From all this, it is clear that an organisation is a total of its interdependent parts and functions and it would succeed only if it organically and operationally linked them.
Organisations represent coordinated human activity and it is no surprise that a business body could even be called a 'Corporate citizen'.
All aspects of human behaviour come into play here - team spirit, honesty of effort and play of Emotional Intelligence becoming the key factors in the smooth running of the organisation that set the pace of productivity.
A live human entity, an organisation is sustained by the sense of loyalty with which its members worked for achieving the common goal. By following the five-point mandate referred to here, any organisation could hope to stand on its own against the competition and cope with any setbacks to resume healthy working and restore an environment of happiness around its members.
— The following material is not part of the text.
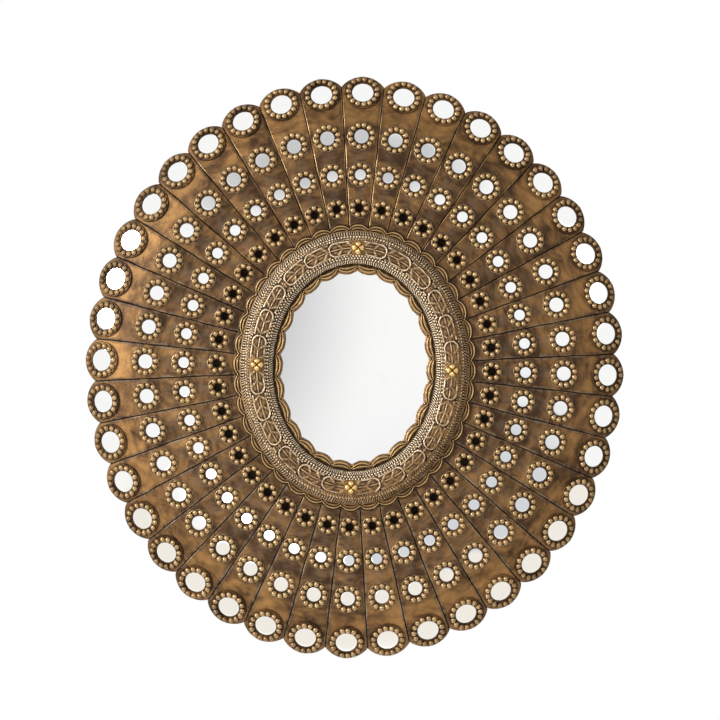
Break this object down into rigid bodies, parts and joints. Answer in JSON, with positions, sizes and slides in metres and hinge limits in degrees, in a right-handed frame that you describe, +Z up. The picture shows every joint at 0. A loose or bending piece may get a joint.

The destiny of an organisation draws a parallel to the life cycle of a human being and logically, therefore, it would flourish so long as the collectivity that an organisation denotes, keeps up all its members in a state of optimal health, enthusiasm for work and a happy mental mindset. All those who lead the organisation or work for it in any capacity should try to have this broader outlook and a higher approach - the leadership no doubt would have to flag off the effort that this would require in the first instance. In one word a progressive organisation is sustained by the sense of loyalty of the members - to the integral entity not to an individual- pervading through its length and breadth.